Bellevue Hospital, on New York City's East Side, occupies a colorful and horrifying place in the public imagination: a den of mangled crime victims, vicious psychopaths, assorted derelicts, lunatics, and exotic-disease sufferers. In its two and a half centuries of service, there was hardly an epidemic or social catastrophe—or groundbreaking scientific advance—that did not touch Bellevue.
David Oshinsky, whose last book, Polio: An American Story, was awarded a Pulitzer Prize, chronicles the history of America's oldest hospital and in so doing also charts the rise of New York to the nation's preeminent city, the path of American medicine from butchery and quackery to a professional and scientific endeavor, and the growth of a civic institution. From its origins in 1738 as an almshouse and pesthouse, Bellevue today is a revered public hospital bringing first-class care to anyone in need. With its diverse, ailing, and unprotesting patient population, the hospital was a natural laboratory for the nation's first clinical research. It treated tens of thousands of Civil War soldiers, launched the first civilian ambulance corps and the first nursing school for women, pioneered medical photography and psychiatric treatment, and spurred New York City to establish the country's first official Board of Health.
As medical technology advanced, "voluntary" hospitals began to seek out patients willing to pay for their care. For charity cases, it was left to Bellevue to fill the void. The latter decades of the twentieth century brought rampant crime, drug addiction, and homelessness to the nation's struggling cities—problems that called a public hospital's very survival into question. It took the AIDS crisis to cement Bellevue's enduring place as New York's ultimate safety net, the iconic hospital of last resort. Lively, page-turning, fascinating, Bellevue is essential American history.

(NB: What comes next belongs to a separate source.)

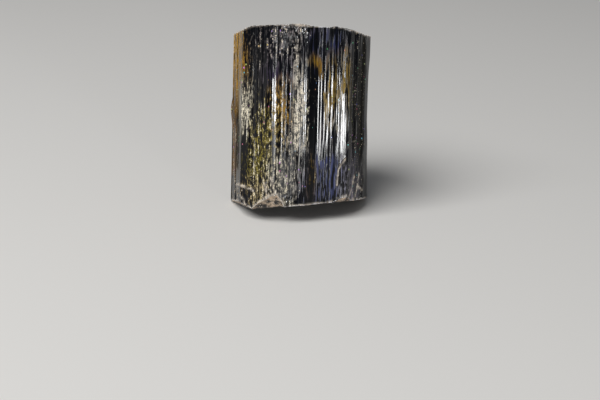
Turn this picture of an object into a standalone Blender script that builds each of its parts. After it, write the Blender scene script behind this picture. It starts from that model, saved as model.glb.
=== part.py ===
"""A stout tourmaline prism, broken off at both ends, that stands on its own lower break.

The crystal is one natural piece, so it is one object. It is modelled in a frame of its own, with
the prism's axis along Z, and that frame leans away from the front. The front is towards -Y.
Run with: blender --background --python part.py
"""

import math
import random

import bmesh
import bpy
from mathutils import Matrix, Vector, noise

MM = 0.001

# Driving dimensions, in millimetres and degrees, in the crystal's own frame.
LEAN = 9.5  # the axis leans back, away from the front
AXIS_FOOT = Vector((0.0, -1.58))  # where the axis meets the surface that the crystal stands on
PRISM_LOW, PRISM_HIGH = -2.0, 32.0  # the blank prism reaches past both breaks
LEVELS = 23

# The side faces of a nine-sided tourmaline prism: the direction each one faces, in degrees from the
# front (-Y) towards the right (+X), and how far it lies from the axis. Six belong to the hexagonal
# prism and three narrower ones to the trigonal prism. Uneven growth has turned the left ones a bit.
SIDE_FACES = (
    (12, 10.3),
    (42, 10.8),
    (72, 10.15),
    (132, 9.7),
    (162, 10.3),
    (192, 10.0),
    (252, 10.5),
    (284, 10.95),
    (322, 11.95),
)
EDGE_SHARPNESS = 80  # higher keeps the edges between side faces sharper

# Growth striae run along the prism. The wall is a staircase of narrow facets, each of which lies
# parallel to one of the side faces nearby. Facets that lie more across the wall are narrower.
STRIA_SEED = 23
STRIA_WIDTHS = ((0.22, 0.42, 0.58), (0.42, 0.75, 0.32), (0.75, 1.3, 0.1))  # from, to, share
STEP_WIDTH = 0.13
FACET_WOBBLE = 2.2  # degrees
STEEPEST_TURN = 62  # degrees from the wall
STEEP_RARITY = 34  # degrees: a lower value makes steep facets rarer
STEP_TURN = 45  # degrees from the wall, past which a facet is no wider than a step
STRIA_RELIEF = 0.2
MOST_RELIEF = 0.6
MEAN_RADIUS = 10.9

# Slow changes over the wall: how strong, how many to a radian round the axis, how many to a
# millimetre along it, and a shift that sets the two patterns apart.
RELIEF_FADING = (0.3, 4.0, 0.12, 0)  # a share of the striae's relief
WALL_BOWING = (0.08, 0.8, 0.06, 5)  # in millimetres

# Broad plates on the front: from and to direction round the axis, and the direction each faces.
PLATE_SHARE = 0.72  # how many of the facets on a plate lie parallel to it
PLATES = (
    (-26, -17.5, 3),
    (-17.5, -9, 16),
    (-9, 0.5, 8),
    (0.5, 3, 12),
    (3, 14.5, 24),
    (14.5, 26, 12),
    (26, 32, 40),
    (32, 44, 13),
    (44, 52, 62),
)

# Growth ledges: from and to direction, from and to height, and how far each panel stands out.
LEDGES = (
    (262, 296, 12.0, 16.8, 0.24),
    (292, 321, -9.0, 4.2, -0.14),
    (40, 64, -9.0, 8.6, -0.12),
    (66, 106, -9.0, 8.2, 0.14),
    (60, 106, 9.5, 25.0, -0.16),
    (108, 128, 5.0, 18.5, -0.2),
    (142, 158, 10.0, 40.0, 0.22),
    (172, 200, 12.0, 40.0, -0.24),
    (214, 240, -9.0, 9.0, 0.3),
)
LEDGE_RUN = 1.3  # the length over which a ledge rises at each end

# Breaks across the whole prism: where each one crosses the axis, and the way it looks.
TOP_BREAKS = (
    (28.0, Vector((-0.01, 0.16, 1))),
    (30.6, Vector((0.29, 0.074, 1))),
    (30.3, Vector((-0.2, 0.46, 1))),
)
# The lower break, in the frame that the crystal stands in: level behind, rising to the front.
RISING_BREAK = Vector((0.1, -0.296, -1))
BREAK_ROUGHNESS = 0.34
BREAK_SWELLS = 0.21  # to a millimetre
FINE_SWELLS = (3, 0.4)  # finer swells on those: how many times as many, and how high beside them

# Chips off the rims: a point on each chip's face, and the way the face looks.
CHIPS = {
    "right_toe": (Vector((7.3, -7.6, 2.1)), Vector((0.45, -0.55, -0.7))),
    "left_toe": (Vector((-10.9, -1.1, 0.4)), Vector((-0.55, -0.25, -0.85))),
    "top_left_corner": (Vector((-9.3, -5.0, 28.4)), Vector((-0.36, 0.09, 1))),
    "back_rim": (Vector((3.6, 8.6, 24.6)), Vector((0.3, 0.72, 0.62))),
    "back_foot": (Vector((-6.2, 7.4, 4.0)), Vector((-0.5, 0.78, -0.36))),
}
CHIP_ROUGHNESS = 0.13
# Notches, as the points where each one's rim crosses the wall and the points at its bottom.
NOTCH_OVERHANG = 2.0  # how far a notch's cutter reaches out past its rim
NOTCHES = {
    "shoulder_notch": (
        ((-8.6, -8.5, -0.44), (-4.6, -11.38, 2.73), (-3.5, -11.28, 3.16), (-1.03, -10.75, -0.56)),
        ((-5.55, -9.33, -1.03), (-1.6, -8.0, -1.0)),
    ),
}
CUTTER_SIZE = 34.0
CUTTER_CELLS = 20


def facing(degrees):
    """The level direction that is this many degrees from the front towards the right."""
    return Vector((math.sin(math.radians(degrees)), -math.cos(math.radians(degrees)), 0))


def turn_between(first, second):
    """The signed turn in degrees from one direction to another, between -180 and 180."""
    return (second - first + 180) % 360 - 180


def smooth_radius(degrees):
    """How far the smooth prism wall lies from the axis in this direction."""
    towards = facing(degrees)
    nearness = (max(0.0, towards.dot(facing(turn))) / reach for turn, reach in SIDE_FACES)
    return sum(n**EDGE_SHARPNESS for n in nearness) ** (-1 / EDGE_SHARPNESS)


def smooth_facing(degrees):
    """The direction that the smooth wall faces here."""
    along = facing(degrees + 1) * smooth_radius(degrees + 1)
    along -= facing(degrees - 1) * smooth_radius(degrees - 1)
    return math.degrees(math.atan2(along.y, along.x))


def facet_turn(draw, degrees, offset):
    """How far the next facet turns from the wall, chosen to keep the striae near the wall."""
    wall = smooth_facing(degrees)
    for start, end, plate in PLATES:
        if start <= degrees < end and draw.random() < PLATE_SHARE:
            return turn_between(wall, plate)
    turns = [turn_between(wall, side) for side, _ in SIDE_FACES]
    turns = [turn for turn in turns if abs(turn) < STEEPEST_TURN]
    weights = []
    for turn in turns:
        returning = math.copysign(1, turn) * offset / STRIA_RELIEF
        weights.append(math.exp(-abs(turn) / STEEP_RARITY + returning))
    return draw.choices(turns, weights)[0]


def stria_ribs():
    """The direction and the offset from the smooth wall of every rib between two striae."""
    draw = random.Random(STRIA_SEED)
    shares = [share for _, _, share in STRIA_WIDTHS]
    ribs, degrees, offset = [], -180.0, 0.0
    while degrees < 180:
        ribs.append((degrees, offset))
        narrow, wide, _ = draw.choices(STRIA_WIDTHS, shares)[0]
        turn = facet_turn(draw, degrees, offset) + draw.gauss(0, FACET_WOBBLE)
        width = max(STEP_WIDTH, draw.uniform(narrow, wide) * (1 - abs(turn) / STEP_TURN))
        degrees += math.degrees(width / MEAN_RADIUS)
        offset -= width * math.tan(math.radians(turn))
        offset = max(-MOST_RELIEF, min(MOST_RELIEF, offset))
    return ribs


def ledge_offset(degrees, height):
    """How far the growth ledges raise or sink the wall here."""
    offset = 0.0
    for start, end, low, high, step in LEDGES:
        if start <= degrees % 360 <= end:
            inside = min(height - low, high - height) / LEDGE_RUN
            offset += step * min(1.0, max(0.0, inside))
    return offset


def slow_change(pattern, degrees, height):
    """The value of a slow change at this place on the wall."""
    strength, around, along, shift = pattern
    return strength * noise.noise(facing(degrees) * around + Vector((0, shift, height * along)))


def wall_point(degrees, offset, height):
    """The point of the striated wall in this direction and at this height."""
    radius = smooth_radius(degrees) + ledge_offset(degrees, height)
    radius += slow_change(WALL_BOWING, degrees, height)
    radius += offset * (1 + slow_change(RELIEF_FADING, degrees, height))
    return facing(degrees) * radius + Vector((0, 0, height))


def new_object(name, bm, collection, parent=None):
    """Turns millimetres into metres and makes the mesh an object."""
    bmesh.ops.recalc_face_normals(bm, faces=bm.faces)
    bmesh.ops.scale(bm, vec=Vector((MM, MM, MM)), verts=bm.verts)
    mesh = bpy.data.meshes.new(name)
    bm.to_mesh(mesh)
    bm.free()
    made = bpy.data.objects.new(name, mesh)
    collection.objects.link(made)
    made.parent = parent
    return made


def striated_prism(collection, parent):
    """A cylinder with one segment for each stria, whose points then move out to the wall."""
    ribs = stria_ribs()
    bm = bmesh.new()
    bmesh.ops.create_cone(
        bm, cap_ends=True, segments=len(ribs), radius1=1, radius2=1, depth=PRISM_HIGH - PRISM_LOW
    )
    upright = [e for e in bm.edges if abs(e.verts[0].co.z - e.verts[1].co.z) > MM]
    bmesh.ops.subdivide_edges(bm, edges=upright, cuts=LEVELS - 2)
    middle = (PRISM_LOW + PRISM_HIGH) / 2
    for vertex in bm.verts:
        share = math.atan2(vertex.co.x, -vertex.co.y) / math.tau
        degrees, offset = ribs[round(share * len(ribs)) % len(ribs)]
        vertex.co = wall_point(degrees, offset, vertex.co.z + middle)
    return new_object("tourmaline_crystal", bm, collection, parent)


def new_cutter(name, bm, collection, parent):
    """An object that only cuts others, drawn as wires and left out of renders."""
    cutter = new_object(name, bm, collection, parent)
    cutter.hide_render = True
    cutter.display_type = "WIRE"
    return cutter


def break_cutter(name, at, towards, roughness, collection, parent=None):
    """A block with one uneven face that passes through a point and looks away from the crystal."""
    bm = bmesh.new()
    cells = CUTTER_CELLS if roughness else 1
    bmesh.ops.create_grid(bm, x_segments=cells, y_segments=cells, size=CUTTER_SIZE / 2)
    finer, share = FINE_SWELLS
    for vertex in bm.verts:
        where = vertex.co * BREAK_SWELLS + at
        vertex.co.z = roughness * (noise.noise(where) + share * noise.noise(where * finer))
    made = bmesh.ops.extrude_face_region(bm, geom=bm.faces[:])["geom"]
    far_side = [v for v in made if isinstance(v, bmesh.types.BMVert)]
    bmesh.ops.translate(bm, verts=far_side, vec=(0, 0, CUTTER_SIZE / 2))
    turn = towards.normalized().to_track_quat("Z", "Y").to_matrix().to_4x4()
    bmesh.ops.transform(bm, matrix=Matrix.Translation(at) @ turn, verts=bm.verts)
    return new_cutter(name, bm, collection, parent)


def notch_cutter(name, rim, bottom, collection, parent):
    """A block with flat faces that reaches in from outside the rim to the bottom of the notch."""
    bm = bmesh.new()
    for point in map(Vector, rim):
        outwards = Vector((point.x, point.y, 0)).normalized() * NOTCH_OVERHANG
        bm.verts.new(point)
        bm.verts.new(point + outwards)
    for point in map(Vector, bottom):
        bm.verts.new(point)
    bmesh.ops.convex_hull(bm, input=bm.verts)
    return new_cutter(name, bm, collection, parent)


def cut(target, cutter):
    """Takes the cutter away from the target."""
    modifier = target.modifiers.new(cutter.name, "BOOLEAN")
    modifier.operation = "DIFFERENCE"
    modifier.object = cutter


def tourmaline_material():
    """Nearly black, glassy tourmaline."""
    material = bpy.data.materials.new("tourmaline")
    material.use_nodes = True
    shader = material.node_tree.nodes["Principled BSDF"]
    shader.inputs["Base Color"].default_value = (0.045, 0.043, 0.05, 1)
    shader.inputs["Roughness"].default_value = 0.22
    shader.inputs["Metallic"].default_value = 0.0
    shader.inputs["IOR"].default_value = 1.63
    return material


def new_collection(name):
    """A collection in the scene."""
    made = bpy.data.collections.new(name)
    bpy.context.scene.collection.children.link(made)
    return made


def main():
    for old in list(bpy.data.objects):
        bpy.data.objects.remove(old)
    crystal_parts = new_collection("tourmaline_crystal")
    cutters = new_collection("cutters")

    axis = bpy.data.objects.new("crystal_axis", None)
    crystal_parts.objects.link(axis)
    axis.location = (AXIS_FOOT.x * MM, AXIS_FOOT.y * MM, 0)
    axis.rotation_euler.x = -math.radians(LEAN)
    bpy.context.view_layer.update()

    crystal = striated_prism(crystal_parts, axis)
    crystal.data.materials.append(tourmaline_material())

    for number, (height, towards) in enumerate(TOP_BREAKS, 1):
        at = Vector((0, 0, height))
        name = f"top_break_{number}"
        cut(crystal, break_cutter(name, at, towards, BREAK_ROUGHNESS, cutters, axis))
    for name, (at, towards) in CHIPS.items():
        cut(crystal, break_cutter(name, at, towards, CHIP_ROUGHNESS, cutters, axis))
    for name, (rim, bottom) in NOTCHES.items():
        cut(crystal, notch_cutter(name, rim, bottom, cutters, axis))

    foot = Vector((*AXIS_FOOT, 0))
    cut(crystal, break_cutter("rising_break", foot, RISING_BREAK, CHIP_ROUGHNESS, cutters))
    cut(crystal, break_cutter("resting_face", foot, Vector((0, 0, -1)), 0.0, cutters))


main()
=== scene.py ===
"""Dresses a stout black tourmaline prism that stands, leaning a little back, on its lower break.

The crystal is one natural piece. Its striated walls are swept by Geometry Nodes along the prism's
axis, its breaks and chips are cut with uneven blocks, and grains of pale mica are scattered over
its rims and over its weathered places. Lengths are in millimetres and angles in degrees, in the
crystal's own frame, until each finished mesh is moved into the frame that the crystal stands in.
"""

import logging
import math
import random
from collections.abc import Iterable
from dataclasses import dataclass, field
from enum import Enum
from functools import partial
from typing import Any

import bmesh
import bpy
import numpy as np
from bpy.types import Material, Mesh, NodeTree, Object
from mathutils import Matrix, Vector, noise

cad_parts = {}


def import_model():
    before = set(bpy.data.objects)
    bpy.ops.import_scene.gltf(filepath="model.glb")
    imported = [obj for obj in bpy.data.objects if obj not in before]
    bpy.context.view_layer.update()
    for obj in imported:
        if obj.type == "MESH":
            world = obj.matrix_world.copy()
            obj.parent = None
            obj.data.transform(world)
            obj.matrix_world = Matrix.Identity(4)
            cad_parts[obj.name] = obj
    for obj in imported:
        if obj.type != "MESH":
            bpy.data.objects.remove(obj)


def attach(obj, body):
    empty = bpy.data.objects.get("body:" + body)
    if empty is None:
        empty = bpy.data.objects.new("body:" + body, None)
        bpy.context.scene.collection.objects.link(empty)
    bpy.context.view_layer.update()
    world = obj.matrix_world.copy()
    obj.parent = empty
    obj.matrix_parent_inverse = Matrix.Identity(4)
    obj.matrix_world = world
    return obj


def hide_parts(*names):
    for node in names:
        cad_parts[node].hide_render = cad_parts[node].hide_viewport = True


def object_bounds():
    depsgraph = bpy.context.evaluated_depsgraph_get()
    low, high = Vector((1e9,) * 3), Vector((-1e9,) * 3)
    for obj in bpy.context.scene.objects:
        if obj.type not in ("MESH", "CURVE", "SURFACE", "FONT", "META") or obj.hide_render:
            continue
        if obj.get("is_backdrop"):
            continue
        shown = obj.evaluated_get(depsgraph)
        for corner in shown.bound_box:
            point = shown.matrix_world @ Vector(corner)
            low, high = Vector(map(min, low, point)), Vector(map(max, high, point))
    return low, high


MM = 0.001
CAD_NODE = "tourmaline_crystal"
BODY = "root"

LEAN = 9.5
AXIS_FOOT = Vector((0.0, -1.58, 0.0))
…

DAVID OSHINSKY, Ph.D., is a professor in the NYU Department of History and director of the Division of Medical Humanities at the NYU School of Medicine. In 2005, he won the Pulitzer Prize in History for Polio: An American Story. His other books include the D.B. Hardeman Prize-winning A Conspiracy So Immense: The World of Joe McCarthy, and the Robert Kennedy Prize-winning "Worse Than Slavery": Parchman Farm and the Ordeal of Jim Crow Justice. His articles and reviews appear regularly in The New York Times and The Wall Street Journal.
Reviews
“Any exciting book about the history of Bellevue—which this one surely is—is destined to be as much about the history of disease, medicine and New York City as about the hospital itself. Mr. Oshinsky’s chapters about the early days of medicine are especially, distractingly interesting—so much so that they’ll inspire you to read them aloud to anyone who’ll listen . . . Mr. Oshinsky, who won the 2006 Pulitzer Prize for history for Polio: An American Story, has a lovely flair for detail.”—Jennifer Senior, The New York Times
“Brilliant and deliciously readable . . . The story of Bellevue, Oshinsky convincingly demonstrates, is the story of modern medicine, of New York City, and of America itself.”
—Boston Globe
“Deeply engrossing . . . Oshinsky has wrestled an institutional history of significant complexity into a compelling tale . . . [He] is a master of finding and relating memorable anecdotes to embody the history. The result is a serious story studded with juicy and occasionally blood-curdling bits from the past.”
—Chicago Tribune
“No other hospital is as embedded in our culture as Bellevue. David Oshinsky’s biography of this grand dame of America’s public hospitals is a page-turner . . . Oshinsky has captured the spirit, the resilience that is Bellevue, a quality that rubs off on the legions who have trained there. A wonderful read!”
—Abraham Verghese, author of Cutting for Stone
“Compelling . . . In this rich history, we bear witness to a remarkable transformation as Bellevue evolves from bare-bones almshouse appendage in the 1700s to world-class academic medical center today . . . Oshinsky simply has a wealth of great material, and it’s a joy to traverse it with him.”
—USA Today
“You’ll walk away in awe of this tenacious institution—and marvel at the way Oshinsky also fits a comprehensive but succinct history of modern medicine itself into the same book.”